Despite having grown up in the frigid Midwest, Brother Juniper admits to having ice-skated only once: as a high school junior, on a pond that might not have been completely frozen over.
“I happened to look behind me as I was skating and I could see I was making waves,” he said, smiling.
Inspired by his namesake
In the early 2000s, Brother Juniper hung up his roller skates when he took on what would turn out to be a 17-year assignment as groundskeeper at St. Paul the Apostle Church in Lafayette.
“I tried to do some skating, but the closest rinks were in Baton Rouge, Gonzales and Denham Springs – 70, 80 miles away,” said Brother Juniper, who has devoted six decades of service to the church in three states as a jack-of-all-trades handyman at retreat houses, monasteries and parishes.

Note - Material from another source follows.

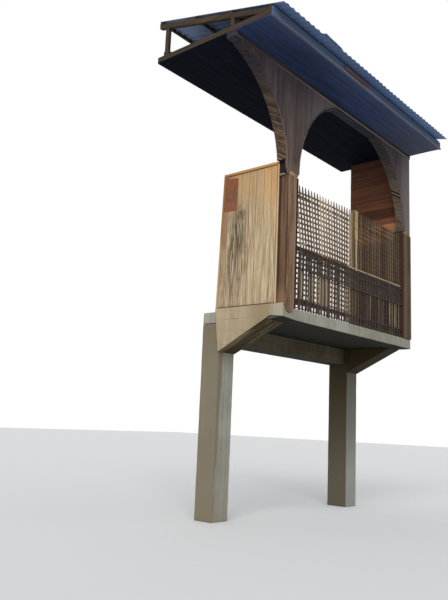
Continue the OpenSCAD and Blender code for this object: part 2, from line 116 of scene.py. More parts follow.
class Graph:
    """Adds nodes to one shader or Geometry Nodes tree."""

    def __init__(self, tree):
        self.tree = tree

    def pick(self, sockets, key):
        """A socket by its place or its name; of several with one name, the one in use."""
        if isinstance(key, int):
            return sockets[key]
        return next(s for s in sockets if s.name == key and s.enabled)

    def node(self, kind, inputs=None, out=0, **settings):
        """Adds a node: its settings first, then the values or links of its sockets."""
        made = self.tree.nodes.new(kind)
        for name, value in settings.items():
            setattr(made, name, value)
        for key, value in (inputs or {}).items():
            socket = self.pick(made.inputs, key)
            for item in value if isinstance(value, list) else [value]:
                if isinstance(item, Val):
                    self.tree.links.new(item.socket, socket)
                else:
                    socket.default_value = item
        if isinstance(out, tuple):
            return [Val(self, self.pick(made.outputs, key)) for key in out]
        return Val(self, self.pick(made.outputs, out))

    def math(self, operation, *values):
        return self.node("ShaderNodeMath", dict(enumerate(values)), operation=operation)

    def least(self, *values):
        return self.math("MINIMUM", *values)

    def most(self, *values):
        return self.math("MAXIMUM", *values)

    def limit(self, value, low, high):
        return self.most(self.least(value, high), low)

    def vector(self, operation, *values, out="Vector"):
        return self.node("ShaderNodeVectorMath", dict(enumerate(values)), out, operation=operation)

    def along(self, position, vector, amount):
        """position moved by vector times amount."""
        step = self.node("ShaderNodeVectorMath", {0: vector, "Scale": amount}, "Vector", operation="SCALE")
        return self.vector("ADD", position, step)

    def combine(self, x, y, z):
        return self.node("ShaderNodeCombineXYZ", {"X": x, "Y": y, "Z": z})

    def split(self, vector):
        return self.node("ShaderNodeSeparateXYZ", {"Vector": vector}, ("X", "Y", "Z"))

    def noise(self, vector, scale=1.0, detail=4.0, roughness=0.55):
        return self.node("ShaderNodeTexNoise",
                         {"Vector": vector, "Scale": scale, "Detail": detail, "Roughness": roughness})

    def stretched(self, place, scale, detail=4.0, roughness=0.55):
        """Noise with a scale of its own along each axis."""
        return self.noise(self.vector("MULTIPLY", place, scale), 1.0, detail, roughness)

    def sway(self, x, y, z):
        """Noise from -0.5 to 0.5."""
        return self.noise(self.combine(x, y, z), 1.0, 2.0) - 0.5

    def blend(self, factor, first, second):
        """first where factor is 0, second where it is 1. Each is a colour code or an output."""
        first, second = [tone(c) if isinstance(c, str) else c for c in (first, second)]
        return self.node("ShaderNodeMix", {"Factor": factor, "A": first, "B": second}, "Result",
                         data_type="RGBA")

    def random(self, low, high, number, seed):
        return self.node("FunctionNodeRandomValue", {"Min": low, "Max": high, "ID": number, "Seed": seed},
                         "Value", data_type="FLOAT")

    def index(self):
        return self.node("GeometryNodeInputIndex")

    def place(self):
        return self.split(self.node("GeometryNodeInputPosition"))

    def move(self, shape, position):
        return self.node("GeometryNodeSetPosition", {"Geometry": shape, "Position": position})

    def store(self, shape, name, value, kind="FLOAT", domain="POINT"):
        return self.node("GeometryNodeStoreNamedAttribute",
                         {"Geometry": shape, "Name": name, "Value": value}, data_type=kind, domain=domain)

    def vary(self, shape, name, low, high, seed):
        """Stores a random number for each instance."""
        return self.store(shape, name, self.random(low, high, self.index(), seed), domain="INSTANCE")

    def grain(self, shape, along, across, out):
        """Stores each point's place in its own board, which the timber finish reads."""
        return self.store(shape, "grain", self.combine(along, across, out), "FLOAT_VECTOR")

    def stored(self, name):
        return self.node("GeometryNodeInputNamedAttribute", {"Name": name}, "Attribute", data_type="FLOAT")

    def realize(self, shape):
        return self.node("GeometryNodeRealizeInstances", {"Geometry": shape})

    def join(self, *shapes):
        return self.node("GeometryNodeJoinGeometry", {"Geometry": list(shapes)})

    def cube(self, x, y, z, cuts=(2, 2, 2)):
        counts = dict(zip(("Vertices X", "Vertices Y", "Vertices Z"), cuts))
        return self.node("GeometryNodeMeshCube", {"Size": self.combine(x, y, z), **counts}, "Mesh")

    def points(self, count, x, y, z):
        return self.node("GeometryNodePoints", {"Count": count, "Position": self.combine(x, y, z)})

    def instances(self, points, shape, scale=(1.0, 1.0, 1.0), turn=(0.0, 0.0, 0.0), keep=True):
        return self.node("GeometryNodeInstanceOnPoints", {
            "Points": points, "Instance": shape, "Scale": scale, "Rotation": turn, "Selection": keep})

    def path(self, count):
        """A line of count points, and each point's share of its length."""
        line = self.node("GeometryNodeCurvePrimitiveLine")
        line = self.node("GeometryNodeResampleCurve", {"Curve": line, "Count": count})
        return line, self.node("GeometryNodeSplineParameter", out="Factor")

    def sweep(self, curve, width, height):
        """A strip of width by height along a curve."""
        profile = self.node("GeometryNodeCurvePrimitiveQuadrilateral", {"Width": width, "Height": height})
        return self.node("GeometryNodeCurveToMesh",
                         {"Curve": curve, "Profile Curve": profile, "Fill Caps": True})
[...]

At St. Mary of the Angels, his home since last summer, his roles include cooking for the parish’s six resident Franciscan priests and brothers; being a spiritual assistant for the St. John the Baptist Province; and helping out as an electrician, carpenter and plumber.
Baptized Frederick Crouch, Brother Juniper entered the Franciscans’ Pittsburgh seminary on Easter Monday 1953 at age 19, completing seven years of formation bolstered by vows of poverty, chastity and obedience.
“You get to the point where you’ve reached the front door, but do you wish to go through? It was serious,” he said of his period of discernment. “It’s not easy. You’re living in a community, and it can be difficult at times. I thought I’d take a crack at it and see what happened.”
He took his Franciscan name from Servant of God Brother Juniper, one of the first followers of St. Francis of Assisi and also the namesake of the recently canonized St. Junipero Serra.
“He was a character. He was the only follower that St. Francis allowed to go out by himself,” said Brother Juniper of his 13th-century role model. “That can be taken two ways: because nobody wanted to go with him, or because of his holiness. Maybe St. Francis trusted him to go out on his own.”